A few reminders as you complete the assignment:


  1. Though Bob Ross created an overwhelming majority of the paintings on the show The Joy of Painting, a guest painter was occasionally featured on the show. What is the probability a randomly selected episode featured a guest painter?

  2. Bob Ross is known for painting “happy little trees”, but was he actually more likely to have a tree in this paintings than other artists? To answer this question…

    • Calculate the probability a painting contained at least one tree conditioned on whether the painting was created by Bob Ross or a guest painter.
    • Use geom_col to create a visualization of these probabilities. Make the axis labels for the painter “Bob Ross” and “Guest Painter” instead of 0 and 1. Fill in the bars using the color Sap Green (Hex Code #0a3410), a color commonly used in Bob Ross’s paintings.
    • Does your analysis support Bob Ross’s reputation of frequently painting “happy little trees”? Briefly explain.
  3. The next few questions will focus only on paintings created by Bob Ross. Make a new data frame called ross_paintings that only includes episodes (and thus paintings) made by Bob Ross. Save this data frame and use it for exercises 4 - 6

  4. Let’s do further analysis on the trees Bob Ross painted. This exercise will focus on paintings that feature exactly one tree.

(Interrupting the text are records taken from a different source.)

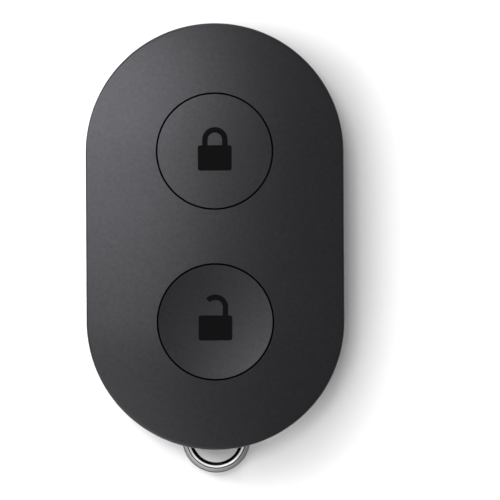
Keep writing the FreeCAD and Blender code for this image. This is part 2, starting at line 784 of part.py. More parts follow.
def contacts():
    """The two spring strips under the board that touch the side and the cap of the coin cell."""
    thick = dim.contact_thickness
    under = dim.board_bottom
    side = new_body("positive_contact")
    touch = dim.cell_radius + dim.contact_touch_gap
    middle = (cell_bottom + cell_top) / 2 + thick
    tip = neck_top + dim.contact_door_gap
    strip = Drawing(side, "Section", "XZ_Plane")
    strip.outline((touch + thick, under), (touch + dim.contact_foot, under),
                  (touch + dim.contact_foot, under - thick), (touch + dim.contact_root, under - thick),
                  (touch + thick, middle), (touch + dim.contact_flare + thick, tip),
                  (touch + dim.contact_flare, tip), (touch, middle))
    pad(side, strip, dim.contact_width, middle=True)
    leaf = new_body("negative_contact")
    reach = dim.contact_spring_reach
    low = cell_top + dim.contact_touch_gap
    strip = Drawing(leaf, "Section", "XZ_Plane")
    strip.outline((-reach, under), (-reach, under - thick), (dim.contact_foot - reach, under - thick),
                  (-dim.contact_heel, low), (dim.contact_toe, low), (dim.contact_tip + thick, under - thick),
                  (dim.contact_tip, under - thick), (dim.contact_toe, low + thick),
                  (-dim.contact_heel, low + thick), (dim.contact_foot - reach, under))
    pad(leaf, strip, dim.contact_width, middle=True)
    return [side, leaf]


def battery_door():
    """The coin-slotted door: a flange in the back shell's recess, a neck and three bayonet lugs."""
    body = new_body("battery_door")
    plate = Drawing(body, "Flange", height=dim.door_recess).circle(0, 0, door_radius)
    pad(body, plate, dim.door_flange)
    neck = Drawing(body, "Neck", height=flange_back).circle(0, 0, neck_radius)
    pad(body, neck, neck_top - flange_back)
    cup = Drawing(body, "Cup", height=neck_top).circle(0, 0, neck_radius - dim.neck_wall)
    pocket(body, cup, neck_top - dim.door_recess - dim.door_plate)
    lug = Drawing(body, "Lug", height=lug_bottom)
    lug_outline(lug, -(dim.door_turn / 2), dim.lug_angle, lug_radius)
    turned_copies(body, pad(body, lug, dim.lug_height), lug, 3)
    slot = Drawing(body, "CoinSlot", height=dim.door_recess)
    slot.box(dim.coin_slot_length, dim.coin_slot_width)
    pocket(body, slot, dim.coin_slot_depth, up=True)
    seal = new_body("door_seal")
    washer = Drawing(seal, "Washer", height=flange_back)
    washer.circle(0, 0, door_radius - dim.door_clearance)
    washer.circle(0, 0, neck_radius + dim.seal_clearance)
    pad(seal, washer, dim.seal_thickness)
    return [body, seal]


def key_ring():
    """The round-wire ring and the pin that it swings on."""
    ring = new_body("key_ring")
    wire = Drawing(ring, "Wire", "XZ_Plane", height=ring_centre, along=dim.ring_height)
    wire.circle(ring_radius, 0, dim.ring_wire_radius)
    revolve(ring, wire)
    pin = new_body("ring_pin")
    section = Drawing(pin, "Section", "XZ_Plane", height=pin_centre)
    top = dim.parting_height - dim.pin_hole_gap
    bevel = dim.pin_bevel
    section.outline((0, dim.pin_floor), (dim.pin_radius - bevel, dim.pin_floor),
                    (dim.pin_radius, dim.pin_floor + bevel), (dim.pin_radius, top - bevel),
                    (dim.pin_radius - bevel, top), (0, top))
    revolve(pin, section)
    return [ring, pin]


def case_screws():
    """Four screws from the back, through the posts and the board into the front shell's bosses."""
    body = new_body("case_screws")
    body.AllowCompound = True
    shanks = Drawing(body, "Shanks", height=screw_seat)
    heads = Drawing(body, "Heads", height=dim.screw_head_recess)
    crosses = Drawing(body, "Crosses", height=dim.screw_head_recess)
    for x, y in corners():
        shanks.circle(x, y, dim.screw_radius)
        heads.circle(x, y, dim.screw_head_radius)
        cross(crosses, x, y, dim.screw_cross_reach, dim.screw_cross_width / 2)
    pad(body, shanks, board_top + dim.screw_engagement - screw_seat)
    pad(body, heads, dim.screw_head_height)
    pocket(body, crosses, dim.screw_cross_depth, up=True)
    return body


def cross(drawing, x, y, reach, half):
    """A cross-shaped driver recess around x, y."""
    drawing.outline((x - reach, y - half), (x - half, y - half), (x - half, y - reach), (x + half, y - reach),
                    (x + half, y - half), (x + reach, y - half), (x + reach, y + half), (x + half, y + half),
                    (x + half, y + reach), (x - half, y + reach), (x - half, y + half), (x - reach, y + half))


pieces = [
    rear_cover(),
    front_cover(),
    button("lock_button", 1, False),
    button("unlock_button", -1, True),
    key_mat(),
    circuit_board(),
    *switch("lock", 1),
    *switch("unlock", -1),
    chip("radio_chip", dim.chip_width, dim.chip_width, dim.chip_height, -dim.chip_offset, 0),
    chip("crystal", dim.crystal_width, dim.crystal_length, dim.crystal_height, crystal_across, 0),
    chip("chip_antenna", dim.antenna_length, dim.antenna_width, dim.antenna_height, 0, antenna_along),
    passives("chip_capacitors", -(dim.chip_offset + dim.chip_width / 2 + dim.passive_gap), 5),
    passives("chip_resistors", crystal_across + dim.crystal_width / 2 + dim.passive_gap, 4),
    *coin_cell(),
    *contacts(),
    *battery_door(),
    *key_ring(),
    case_screws(),
]

failed = [thing.Label for thing in doc.Objects if "Invalid" in thing.State or "Error" in thing.State]
if failed:
    raise RuntimeError("These did not build: " + ", ".join(failed))
os.makedirs("parts", exist_ok=True)
for piece in pieces:
    shape = piece.Shape
    if shape.isNull() or not shape.isValid() or not shape.Solids:
        raise RuntimeError(piece.Label + " has no sound solid")
for piece in pieces:
    piece.Shape.exportStep("parts/" + piece.Label + ".step")
    print(piece.Label, len(piece.Shape.Solids), "solids", round(piece.Shape.Volume, 2), "mm3")
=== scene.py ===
import math

import bmesh
import bpy
from mathutils import Matrix, Vector, geometry


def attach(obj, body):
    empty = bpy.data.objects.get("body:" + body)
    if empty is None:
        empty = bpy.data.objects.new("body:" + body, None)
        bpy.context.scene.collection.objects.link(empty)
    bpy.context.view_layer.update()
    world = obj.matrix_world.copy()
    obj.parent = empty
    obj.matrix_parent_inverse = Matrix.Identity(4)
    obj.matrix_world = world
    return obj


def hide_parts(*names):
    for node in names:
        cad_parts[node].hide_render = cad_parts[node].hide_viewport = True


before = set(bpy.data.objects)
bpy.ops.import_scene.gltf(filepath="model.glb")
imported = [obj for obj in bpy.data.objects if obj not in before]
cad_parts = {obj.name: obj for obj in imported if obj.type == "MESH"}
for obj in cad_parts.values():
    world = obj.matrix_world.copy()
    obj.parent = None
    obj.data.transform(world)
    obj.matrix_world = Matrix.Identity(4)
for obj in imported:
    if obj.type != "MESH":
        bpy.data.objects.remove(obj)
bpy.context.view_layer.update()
scene = bpy.context.scene
MM = 0.001


# ---------------------------------------------------------------------------------------------
# Front cover: the crowned upper shell of the case, injection moulded in dark grey plastic with a
# fine satin grain. Two round openings guide the buttons, a rebate inside its edge takes the back
# shell's tongue, and four bosses take the case screws.

HALF_WIDTH = 18.15 * MM
HALF_STRAIGHT = 11.85 * MM
CASE_HEIGHT = 11.0 * MM
CROWN_RADIUS = 150.0 * MM
CROWN_MIDDLE = CASE_HEIGHT - CROWN_RADIUS
RIM_RADIUS = 0.35 * MM
PARTING = 5.0 * MM
PARTING_BEVEL = 0.2 * MM
SIDE_WALL = 1.5 * MM
FRONT_WALL = 1.4 * MM
LAP_INSET = 0.7 * MM
LAP_TOP = 6.1 * MM
BUTTON_OFFSET = 12.0 * MM
OPENING_RADIUS = 8.23 * MM
OPENING_EDGE = 0.03 * MM
CAP_BOTTOM = 7.875 * MM
FLANGE_SEAT = 8.525 * MM
FLANGE_BORE = 0.95 * MM
COLLAR_RADIUS = 1.7 * MM
NO_DISH = 1.0
TOUCHING = 1e-7


class Signal:
    """A socket in a node tree. A sum written with it adds the Math nodes that work it out."""

    def __init__(self, tree, socket):
        self.tree = tree
        self.socket = socket

    def maths(self, operation, *values):
        return self.tree.node("ShaderNodeMath", {"operation": operation}, dict(enumerate(values)))

    def __add__(self, other):
        return self.maths("ADD", self, other)

    def __radd__(self, other):
        return self.maths("ADD", other, self)

    def __sub__(self, other):
        return self.maths("SUBTRACT", self, other)

    def __rsub__(self, other):
        return self.maths("SUBTRACT", other, self)

    def __mul__(self, other):
        return self.maths("MULTIPLY", self, other)

    def __rmul__(self, other):
        return self.maths("MULTIPLY", other, self)

    def __truediv__(self, other):
        return self.maths("DIVIDE", self, other)

    def __abs__(self):
        return self.maths("ABSOLUTE", self)

    def floor(self):
        return self.maths("FLOOR", self)

    def cosine(self):
        return self.maths("COSINE", self)

    def sine(self):
        return self.maths("SINE", self)

    def root(self):
        return self.maths("SQRT", self)

    def least(self, other):
        return self.maths("MINIMUM", self, other)

    def most(self, other):
        return self.maths("MAXIMUM", self, other)

    def above(self, other):
        return self.maths("GREATER_THAN", self, other)

    def below(self, other):
        return self.maths("LESS_THAN", self, other)

    def toward(self, other, share):
        """Goes from this value to the other one as share goes from 0 to 1."""
        return self + (other - self) * share


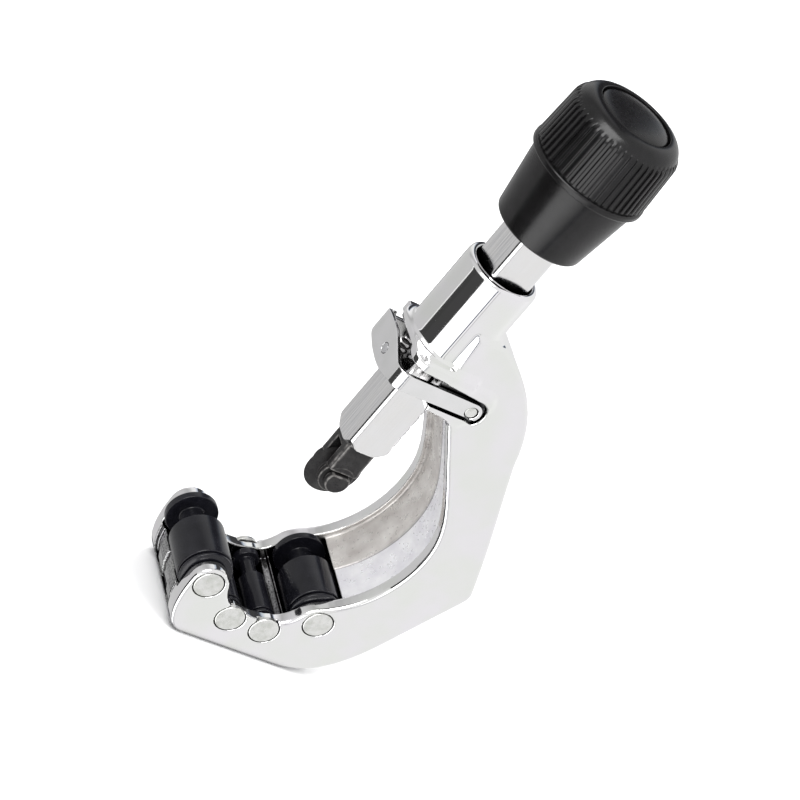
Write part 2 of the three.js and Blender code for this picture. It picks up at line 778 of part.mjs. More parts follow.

    • What is the probability a randomly selected Bob Ross painting features exactly one tree?
    • Suppose you randomly select a Bob Ross painting and find that it features exactly one tree. Would you expect the tree in this painting to be a coniferous or deciduous tree? Briefly explain, showing the code, output and/or visualizations used to support your response.
  5. Consider all paintings created by Bob Ross. Are the following events disjoint?

    • A: A Bob Ross painting has a coniferous tree
    • B: A Bob Ross painting has a deciduous tree

    Briefly explain, showing the code, output and/or visualizations used to support your response.

  6. In the FiveThirtyEight article, Walt Hickey calculates various probabilities to describe the combination of features typically found in Bob Ross paintings. He states the following about the presence of cabins and lakes in Ross’s paintings: “About 18 percent of his paintings feature a cabin. Given that Ross painted a cabin, there’s a 35 percent chance that it’s on a lake…” Additionally, about 34% of Ross’s paintings feature a lake.

    • Suppose you randomly select a Bob Ross painting and see that it features a lake. Use Bayes Theorem and the information from the article to calculate the probability this painting also features a cabin. Show your work using the Hypothetical 10000 method. Note: You do not have to write reproducible code for this question. You may show you work using R as a calculator.
    • Based on this analysis, are the following events independent? Briefly explain.
      • A: A Bob Ross painting features a cabin
      • B: A Bob Ross painting features a lake
  7. Your turn! Use this data to explore a question of your choice about paintings created in the TV show The Joy of Painting. Your question should explore the relationship between 3 variables in the data set; at least one of the variables must be one that hasn’t been used in exercises 1 - 6. You may use the entire data set or focus the analysis on paintings made by Bob Ross.

    • Clearly state the question you’re exploring.
    • Create 1 - 2 visualizations that can be used to explore the question. Customize the colors of your visualization using some of the colors commonly used in Bob Ross paintings. Hint: Click here for functions to manually create color palettes in ggplot2.
    • Calculate the relevant probabilities needed to answer your question.
    • Write a short narrative, about 2 - 4 sentences, answering the research question based on the visualization and probabilities. Note: The narrative should not exceed 4 sentences.

Submission

Knit to PDF to create a PDF document. Stage and commit all remaining changes, and push your work to GitHub. Make sure all files are updated on your GitHub repo.

Only upload your PDF document to Gradescope. Before you submit the uploaded document, mark where each answer is to the exercises. If any answer spans multiple pages, then mark all pages. Associate the “Overall” section with the first page.

Grading (50 pts)

Component Points
Ex 1 3
Ex 2 8
Ex 3 2
Ex 4 8
Ex 5 6
Ex 6 8
Ex 7 10
Workflow & formatting 5

Workflow and formatting includes includes having at least three meaningful commits, a neatly formatted PDF document with readable headers, updating the name and date, using the tidyverse syntax, and naming all code chunks.